I find it odd that the Tuffys brands were not seperated out with NutriSource, PureVita, Natural PLanet Organics, but the Diamond brands were. Taste of the Wild is made by Diamond. We do sell TOTW in our store as well as Solid Gold, and Nat Planet Organics as I feel these lines are awesome in the their ingredient line. I am looking in to NutriSource, PureVita and I have chose TOTW over Nutri Source Grain Free only because I like TOTW a little better and floor space in our store is always needed. I always like a site that tells me where the food is made and by who as many companies have others make their food. Even Solid Gold is made by Diamond. However Solid Gold does do their on independent testing after their food is made to assure quality. I am a distributor of SG and really think it is second to none in quality ingredients. They are still one of few that spend their dollars in thier ingredients and not in National TV Advertising.


----------



## Tosha (Jan 31, 2012)

I am a Sales Rep For these Brands. We have the head office in Winnipeg Manitoba and are the main distrubitors in all of Manitoba, Sask. and parts of Ontario. I personally love NutriSource and Pure Vita I have never heard anything bad about them and I trust them 100%. Plus I would never sell the public something I do not believe in. I know of People that have turned to Nutrisource and Pure Vita and it did amazing things for their dogs/ cats.
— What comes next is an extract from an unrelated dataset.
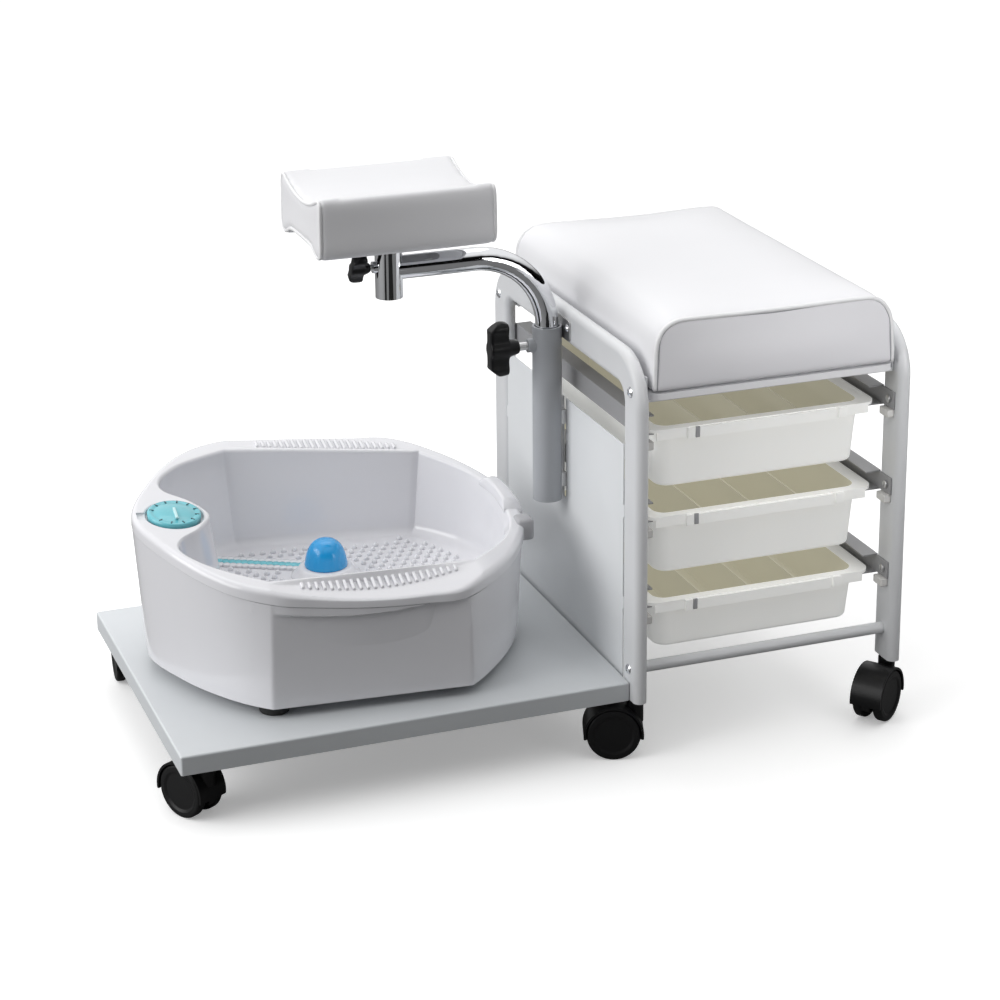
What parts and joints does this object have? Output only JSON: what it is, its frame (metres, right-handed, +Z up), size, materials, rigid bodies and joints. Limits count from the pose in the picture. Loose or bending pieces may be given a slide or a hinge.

The Gold Line is a Good Quality too... but not the "Best" like Nutri Source and Pure Vita but it is not a bad brand. in our business we have "good, better, and best" so if you go for the Gold Line you are getting "GOOD" dog food... where as Nutri Source and Pure Vita are in the "BEST" category. If you want more information give us an email at [email protected] we can give you more information about our products if you are intrested in buying them plus send you price lists on our items. Or Call us at (204)475-5453
Please dont hesitate to callor email if you notice your dog is having some issues.. example; yeast in ears, rashes, digestive problems, ect.. we can help.
Thanks,
Tosha


----------



## wrangler1 (Jun 27, 2010)

Tuffy Gold is actually quite good. I use the 30/20 and really like it for very active dogs.


----------



## Brenda7 (Aug 30, 2016)

Tuffy's Gold Premium Lamb meal and Rice does not contain the items you criticize in the other Tuffy's products (other than menadione). If you read the ingredients of the Lamb meal and Rice you will find it is markedly similar to the super premium lamb and rice products.


----------